🤖 AI Summary
Traditional combinatorial optimization (CO) solvers rely heavily on domain expertise and problem-specific algorithms, lacking generality; existing large language model (LLM)-based approaches still require code generation or external solver invocation, failing to achieve end-to-end natural-language-to-solution mapping. This work proposes the first purely language-driven, end-to-end CO solving framework—eliminating manual algorithm design, coding, and solver integration. Our core innovation is feasibility- and optimality-aware reinforcement learning (FOARL), combined with supervised fine-tuning, applied in a two-stage training regimen for a 7B-parameter LLM. Evaluated on seven NP-hard problems, our method achieves average optimality gaps of only 1.03%–8.20%, substantially outperforming GPT-4o, DeepSeek-R1, and classical heuristics, while maintaining high solution feasibility. The framework establishes a unified, accessible, language-native optimization paradigm for complex decision-making domains such as logistics and manufacturing.
📝 Abstract
Combinatorial optimization (CO) problems, central to decision-making scenarios like logistics and manufacturing, are traditionally solved using problem-specific algorithms requiring significant domain expertise.
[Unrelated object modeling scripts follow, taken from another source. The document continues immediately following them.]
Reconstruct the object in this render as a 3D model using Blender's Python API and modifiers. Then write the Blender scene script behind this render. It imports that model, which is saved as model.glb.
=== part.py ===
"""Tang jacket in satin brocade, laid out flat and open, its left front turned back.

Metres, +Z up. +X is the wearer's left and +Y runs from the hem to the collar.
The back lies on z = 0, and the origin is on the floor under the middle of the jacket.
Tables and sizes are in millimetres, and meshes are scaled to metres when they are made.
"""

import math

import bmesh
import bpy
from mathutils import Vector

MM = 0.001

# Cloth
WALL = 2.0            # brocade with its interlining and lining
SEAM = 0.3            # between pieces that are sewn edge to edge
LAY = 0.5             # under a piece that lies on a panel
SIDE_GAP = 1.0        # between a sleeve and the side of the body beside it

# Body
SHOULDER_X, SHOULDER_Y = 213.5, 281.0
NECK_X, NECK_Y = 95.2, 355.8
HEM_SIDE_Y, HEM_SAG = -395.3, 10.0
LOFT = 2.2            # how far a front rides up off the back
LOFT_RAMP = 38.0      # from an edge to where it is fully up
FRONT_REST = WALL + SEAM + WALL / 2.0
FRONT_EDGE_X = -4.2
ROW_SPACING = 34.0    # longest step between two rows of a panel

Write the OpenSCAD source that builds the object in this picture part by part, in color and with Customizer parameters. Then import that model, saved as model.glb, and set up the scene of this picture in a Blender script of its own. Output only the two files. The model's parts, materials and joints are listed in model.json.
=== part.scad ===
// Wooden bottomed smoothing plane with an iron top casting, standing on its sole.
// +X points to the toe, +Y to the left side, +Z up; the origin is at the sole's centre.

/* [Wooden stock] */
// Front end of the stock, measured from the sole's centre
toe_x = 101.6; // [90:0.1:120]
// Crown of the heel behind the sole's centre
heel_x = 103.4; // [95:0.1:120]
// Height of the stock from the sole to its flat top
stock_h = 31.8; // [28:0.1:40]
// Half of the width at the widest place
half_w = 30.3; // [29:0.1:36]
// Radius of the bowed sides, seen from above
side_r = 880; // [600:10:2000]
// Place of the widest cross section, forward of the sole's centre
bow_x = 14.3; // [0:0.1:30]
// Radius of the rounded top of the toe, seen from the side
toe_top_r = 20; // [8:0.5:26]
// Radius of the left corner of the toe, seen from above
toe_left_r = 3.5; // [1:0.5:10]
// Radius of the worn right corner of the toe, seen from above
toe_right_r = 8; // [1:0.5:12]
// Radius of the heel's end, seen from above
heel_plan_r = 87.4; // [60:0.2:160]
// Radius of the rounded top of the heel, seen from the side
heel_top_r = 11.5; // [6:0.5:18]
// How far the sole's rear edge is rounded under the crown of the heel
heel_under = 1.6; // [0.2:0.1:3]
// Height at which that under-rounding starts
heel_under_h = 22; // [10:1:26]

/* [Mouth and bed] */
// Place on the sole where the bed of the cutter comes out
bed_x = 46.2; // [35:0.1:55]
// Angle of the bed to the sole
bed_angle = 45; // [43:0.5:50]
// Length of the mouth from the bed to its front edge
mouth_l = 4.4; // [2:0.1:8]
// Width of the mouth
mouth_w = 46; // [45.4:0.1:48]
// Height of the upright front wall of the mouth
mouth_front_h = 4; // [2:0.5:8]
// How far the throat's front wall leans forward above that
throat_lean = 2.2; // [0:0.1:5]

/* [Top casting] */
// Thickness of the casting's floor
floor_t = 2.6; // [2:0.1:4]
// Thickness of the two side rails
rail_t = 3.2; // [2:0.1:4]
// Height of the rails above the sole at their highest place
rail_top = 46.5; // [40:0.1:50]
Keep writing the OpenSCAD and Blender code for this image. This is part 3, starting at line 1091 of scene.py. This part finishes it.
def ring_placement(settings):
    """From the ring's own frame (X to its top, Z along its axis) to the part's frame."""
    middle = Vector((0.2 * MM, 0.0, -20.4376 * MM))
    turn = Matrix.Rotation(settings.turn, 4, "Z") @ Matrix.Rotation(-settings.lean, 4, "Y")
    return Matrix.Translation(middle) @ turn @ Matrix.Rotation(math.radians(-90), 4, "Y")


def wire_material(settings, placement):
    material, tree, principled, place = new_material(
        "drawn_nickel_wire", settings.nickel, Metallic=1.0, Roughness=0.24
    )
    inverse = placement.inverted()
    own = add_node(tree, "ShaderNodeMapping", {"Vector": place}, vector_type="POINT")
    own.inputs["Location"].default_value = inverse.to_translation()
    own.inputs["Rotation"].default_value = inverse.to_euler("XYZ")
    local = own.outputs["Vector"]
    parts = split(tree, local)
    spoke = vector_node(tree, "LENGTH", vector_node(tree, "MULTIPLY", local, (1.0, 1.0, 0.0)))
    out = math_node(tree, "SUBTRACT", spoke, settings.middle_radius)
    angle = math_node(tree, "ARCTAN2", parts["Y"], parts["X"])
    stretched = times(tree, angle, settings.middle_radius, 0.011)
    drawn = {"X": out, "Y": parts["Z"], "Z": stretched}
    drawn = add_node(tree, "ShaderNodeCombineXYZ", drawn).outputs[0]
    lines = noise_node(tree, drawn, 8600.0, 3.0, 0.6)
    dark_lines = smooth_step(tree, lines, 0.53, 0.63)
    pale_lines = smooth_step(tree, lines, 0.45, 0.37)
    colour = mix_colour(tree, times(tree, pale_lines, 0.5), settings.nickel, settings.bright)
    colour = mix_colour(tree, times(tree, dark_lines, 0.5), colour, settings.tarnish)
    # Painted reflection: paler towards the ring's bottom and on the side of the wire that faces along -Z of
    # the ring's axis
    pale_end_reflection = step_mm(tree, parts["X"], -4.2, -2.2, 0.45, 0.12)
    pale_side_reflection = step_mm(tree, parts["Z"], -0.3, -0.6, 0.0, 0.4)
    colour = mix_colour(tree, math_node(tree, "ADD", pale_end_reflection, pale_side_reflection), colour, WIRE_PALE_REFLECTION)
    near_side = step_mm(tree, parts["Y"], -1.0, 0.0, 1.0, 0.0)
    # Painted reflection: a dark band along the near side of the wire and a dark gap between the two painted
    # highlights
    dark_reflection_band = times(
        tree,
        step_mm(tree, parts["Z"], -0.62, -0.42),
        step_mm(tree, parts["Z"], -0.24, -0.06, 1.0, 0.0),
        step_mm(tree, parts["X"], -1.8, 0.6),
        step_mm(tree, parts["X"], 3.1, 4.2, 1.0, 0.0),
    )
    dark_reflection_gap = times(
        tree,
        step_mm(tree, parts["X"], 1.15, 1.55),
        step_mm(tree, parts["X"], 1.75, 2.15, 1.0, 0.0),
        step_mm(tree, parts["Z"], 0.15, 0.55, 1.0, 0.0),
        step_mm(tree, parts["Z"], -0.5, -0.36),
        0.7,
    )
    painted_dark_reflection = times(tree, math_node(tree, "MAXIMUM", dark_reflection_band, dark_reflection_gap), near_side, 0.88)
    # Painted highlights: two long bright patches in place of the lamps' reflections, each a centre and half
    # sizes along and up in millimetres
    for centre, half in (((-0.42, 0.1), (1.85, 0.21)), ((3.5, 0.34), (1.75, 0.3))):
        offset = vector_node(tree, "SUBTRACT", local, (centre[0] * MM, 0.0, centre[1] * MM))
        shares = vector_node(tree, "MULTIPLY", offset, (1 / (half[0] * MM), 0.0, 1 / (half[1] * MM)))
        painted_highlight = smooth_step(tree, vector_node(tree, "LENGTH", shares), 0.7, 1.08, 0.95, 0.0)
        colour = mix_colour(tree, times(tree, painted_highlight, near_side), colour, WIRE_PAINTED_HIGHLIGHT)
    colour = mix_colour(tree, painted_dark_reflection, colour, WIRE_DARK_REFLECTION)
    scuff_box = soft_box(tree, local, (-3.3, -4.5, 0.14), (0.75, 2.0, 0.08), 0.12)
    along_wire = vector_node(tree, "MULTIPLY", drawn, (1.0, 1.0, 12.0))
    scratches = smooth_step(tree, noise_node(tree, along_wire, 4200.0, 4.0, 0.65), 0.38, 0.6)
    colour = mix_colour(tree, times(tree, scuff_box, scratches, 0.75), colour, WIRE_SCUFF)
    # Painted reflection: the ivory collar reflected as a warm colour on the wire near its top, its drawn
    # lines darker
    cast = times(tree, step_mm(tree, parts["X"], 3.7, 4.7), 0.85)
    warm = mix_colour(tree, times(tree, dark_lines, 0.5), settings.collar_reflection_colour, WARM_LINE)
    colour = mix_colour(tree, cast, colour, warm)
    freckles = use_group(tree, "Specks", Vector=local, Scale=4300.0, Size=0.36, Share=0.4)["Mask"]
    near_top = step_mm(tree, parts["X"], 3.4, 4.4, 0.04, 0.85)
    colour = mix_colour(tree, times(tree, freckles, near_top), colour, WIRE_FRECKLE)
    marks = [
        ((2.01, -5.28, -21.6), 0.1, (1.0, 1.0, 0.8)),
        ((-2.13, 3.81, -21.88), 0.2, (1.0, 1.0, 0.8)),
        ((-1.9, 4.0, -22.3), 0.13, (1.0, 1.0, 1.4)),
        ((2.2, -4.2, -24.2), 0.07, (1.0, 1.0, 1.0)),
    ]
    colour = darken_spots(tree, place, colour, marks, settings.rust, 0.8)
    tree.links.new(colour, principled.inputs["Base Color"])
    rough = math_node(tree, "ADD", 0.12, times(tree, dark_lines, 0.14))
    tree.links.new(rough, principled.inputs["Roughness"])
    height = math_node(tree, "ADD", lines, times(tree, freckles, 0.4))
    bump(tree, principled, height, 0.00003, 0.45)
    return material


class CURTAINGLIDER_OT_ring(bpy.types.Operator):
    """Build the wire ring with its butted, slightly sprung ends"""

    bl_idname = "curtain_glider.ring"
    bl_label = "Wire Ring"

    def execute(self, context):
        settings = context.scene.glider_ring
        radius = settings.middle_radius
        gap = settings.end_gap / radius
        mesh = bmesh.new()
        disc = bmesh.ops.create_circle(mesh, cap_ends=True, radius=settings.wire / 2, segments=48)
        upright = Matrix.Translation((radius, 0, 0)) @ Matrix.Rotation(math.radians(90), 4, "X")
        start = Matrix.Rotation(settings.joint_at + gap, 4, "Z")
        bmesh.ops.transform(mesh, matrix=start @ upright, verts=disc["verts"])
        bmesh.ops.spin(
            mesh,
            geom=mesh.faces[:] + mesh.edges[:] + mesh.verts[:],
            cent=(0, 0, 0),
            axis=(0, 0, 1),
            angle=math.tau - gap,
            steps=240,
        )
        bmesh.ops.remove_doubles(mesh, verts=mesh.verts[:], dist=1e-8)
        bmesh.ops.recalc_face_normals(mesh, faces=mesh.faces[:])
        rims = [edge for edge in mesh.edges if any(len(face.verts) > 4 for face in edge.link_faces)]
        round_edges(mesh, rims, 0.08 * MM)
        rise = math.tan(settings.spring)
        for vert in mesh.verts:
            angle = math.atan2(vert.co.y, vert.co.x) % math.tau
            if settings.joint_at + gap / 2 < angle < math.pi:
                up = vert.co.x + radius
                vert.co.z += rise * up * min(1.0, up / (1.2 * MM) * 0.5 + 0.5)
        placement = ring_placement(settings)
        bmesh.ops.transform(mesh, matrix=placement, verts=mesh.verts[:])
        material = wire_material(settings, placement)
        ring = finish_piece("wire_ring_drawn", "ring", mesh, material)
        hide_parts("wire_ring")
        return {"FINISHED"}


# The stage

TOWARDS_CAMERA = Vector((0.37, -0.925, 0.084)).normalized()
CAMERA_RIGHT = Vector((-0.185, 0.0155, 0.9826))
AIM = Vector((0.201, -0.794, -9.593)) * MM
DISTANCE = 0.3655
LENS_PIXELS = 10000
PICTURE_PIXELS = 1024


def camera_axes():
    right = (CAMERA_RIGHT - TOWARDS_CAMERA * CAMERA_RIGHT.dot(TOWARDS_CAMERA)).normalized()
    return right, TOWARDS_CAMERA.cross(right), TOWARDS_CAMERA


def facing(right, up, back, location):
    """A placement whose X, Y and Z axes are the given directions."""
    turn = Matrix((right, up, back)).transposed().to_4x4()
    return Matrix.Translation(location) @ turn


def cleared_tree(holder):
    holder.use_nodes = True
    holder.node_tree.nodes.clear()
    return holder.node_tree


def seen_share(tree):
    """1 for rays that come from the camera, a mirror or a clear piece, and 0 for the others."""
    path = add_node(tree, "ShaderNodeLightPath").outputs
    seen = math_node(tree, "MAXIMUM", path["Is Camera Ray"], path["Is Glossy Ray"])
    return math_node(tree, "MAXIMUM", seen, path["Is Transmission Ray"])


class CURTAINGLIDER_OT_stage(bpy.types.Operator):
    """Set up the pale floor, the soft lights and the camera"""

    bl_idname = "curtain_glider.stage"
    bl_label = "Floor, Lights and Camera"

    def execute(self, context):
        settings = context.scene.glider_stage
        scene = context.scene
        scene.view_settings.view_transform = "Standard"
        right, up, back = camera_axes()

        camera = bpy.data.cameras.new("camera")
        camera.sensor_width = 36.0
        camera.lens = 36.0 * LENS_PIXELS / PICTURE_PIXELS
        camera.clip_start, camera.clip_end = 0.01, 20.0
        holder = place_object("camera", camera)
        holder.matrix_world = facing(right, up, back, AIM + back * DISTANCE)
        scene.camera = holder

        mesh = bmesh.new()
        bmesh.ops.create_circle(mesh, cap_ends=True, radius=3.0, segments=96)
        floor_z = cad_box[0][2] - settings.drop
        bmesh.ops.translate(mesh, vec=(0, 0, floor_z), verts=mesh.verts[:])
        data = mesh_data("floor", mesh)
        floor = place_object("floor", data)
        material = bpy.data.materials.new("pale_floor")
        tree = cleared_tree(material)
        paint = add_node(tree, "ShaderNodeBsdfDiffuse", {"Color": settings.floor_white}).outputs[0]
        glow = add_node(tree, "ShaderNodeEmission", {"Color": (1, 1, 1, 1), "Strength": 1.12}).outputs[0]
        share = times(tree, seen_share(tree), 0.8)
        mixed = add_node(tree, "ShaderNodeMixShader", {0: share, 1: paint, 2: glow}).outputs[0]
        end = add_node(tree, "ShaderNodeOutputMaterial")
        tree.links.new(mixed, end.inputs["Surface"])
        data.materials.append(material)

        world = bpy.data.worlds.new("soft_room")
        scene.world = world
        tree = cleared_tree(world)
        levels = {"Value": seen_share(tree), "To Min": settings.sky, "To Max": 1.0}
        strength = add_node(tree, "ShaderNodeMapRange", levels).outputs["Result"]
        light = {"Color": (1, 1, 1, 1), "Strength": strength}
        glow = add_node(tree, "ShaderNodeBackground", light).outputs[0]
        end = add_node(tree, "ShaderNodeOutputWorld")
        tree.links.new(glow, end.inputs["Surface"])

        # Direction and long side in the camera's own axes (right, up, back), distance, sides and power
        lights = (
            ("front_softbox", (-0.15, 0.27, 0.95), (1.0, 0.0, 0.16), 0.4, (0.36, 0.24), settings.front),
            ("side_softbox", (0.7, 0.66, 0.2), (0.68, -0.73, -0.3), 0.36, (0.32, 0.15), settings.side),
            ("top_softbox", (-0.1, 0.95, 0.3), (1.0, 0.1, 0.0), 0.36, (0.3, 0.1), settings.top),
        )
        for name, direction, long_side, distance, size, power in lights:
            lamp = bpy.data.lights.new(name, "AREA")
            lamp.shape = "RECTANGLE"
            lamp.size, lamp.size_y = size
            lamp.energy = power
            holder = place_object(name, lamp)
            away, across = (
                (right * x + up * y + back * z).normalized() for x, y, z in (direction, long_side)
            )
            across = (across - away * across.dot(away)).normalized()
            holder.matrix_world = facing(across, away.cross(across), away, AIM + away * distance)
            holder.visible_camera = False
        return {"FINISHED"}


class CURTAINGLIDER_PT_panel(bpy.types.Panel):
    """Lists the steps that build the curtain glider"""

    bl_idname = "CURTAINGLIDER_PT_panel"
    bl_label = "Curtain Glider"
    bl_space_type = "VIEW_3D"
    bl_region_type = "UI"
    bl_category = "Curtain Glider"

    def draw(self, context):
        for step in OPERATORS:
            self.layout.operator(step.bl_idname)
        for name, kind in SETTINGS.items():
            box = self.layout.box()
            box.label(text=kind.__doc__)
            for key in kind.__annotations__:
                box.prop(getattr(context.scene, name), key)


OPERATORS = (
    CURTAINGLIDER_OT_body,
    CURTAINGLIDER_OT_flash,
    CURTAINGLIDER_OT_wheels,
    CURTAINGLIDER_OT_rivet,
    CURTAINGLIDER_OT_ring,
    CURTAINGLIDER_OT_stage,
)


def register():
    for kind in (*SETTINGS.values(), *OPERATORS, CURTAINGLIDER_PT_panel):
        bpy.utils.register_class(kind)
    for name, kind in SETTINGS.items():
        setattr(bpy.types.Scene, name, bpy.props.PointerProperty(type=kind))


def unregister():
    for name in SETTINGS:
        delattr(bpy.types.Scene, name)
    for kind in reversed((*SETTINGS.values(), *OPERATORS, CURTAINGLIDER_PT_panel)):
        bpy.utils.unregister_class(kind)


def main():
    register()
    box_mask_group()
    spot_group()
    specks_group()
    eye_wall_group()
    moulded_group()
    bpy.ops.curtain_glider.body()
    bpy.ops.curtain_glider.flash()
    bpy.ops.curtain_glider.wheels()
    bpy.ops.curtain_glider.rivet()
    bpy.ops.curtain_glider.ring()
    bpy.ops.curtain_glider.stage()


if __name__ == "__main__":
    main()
While large language models (LLMs) have shown promise in automating CO problem solving, existing approaches rely on intermediate steps such as code generation or solver invocation, limiting their generality and accessibility. This paper introduces a novel framework that empowers LLMs to serve as end-to-end CO solvers by directly mapping natural language problem descriptions to solutions. We propose a two-stage training strategy: supervised fine-tuning (SFT) imparts LLMs with solution generation patterns from domain-specific solvers, while a feasibility-and-optimality-aware reinforcement learning (FOARL) process explicitly mitigates constraint violations and refines solution quality. Evaluation across seven NP-hard CO problems shows that our method achieves a high feasibility rate and reduces the average optimality gap to 1.03-8.20% by tuning a 7B-parameter LLM, surpassing both general-purpose LLMs (e.g., GPT-4o), reasoning models (e.g., DeepSeek-R1), and domain-specific heuristics. Our method establishes a unified language-based pipeline for CO without extensive code execution or manual architectural adjustments for different problems, offering a general and language-driven alternative to traditional solver design while maintaining relative feasibility guarantees.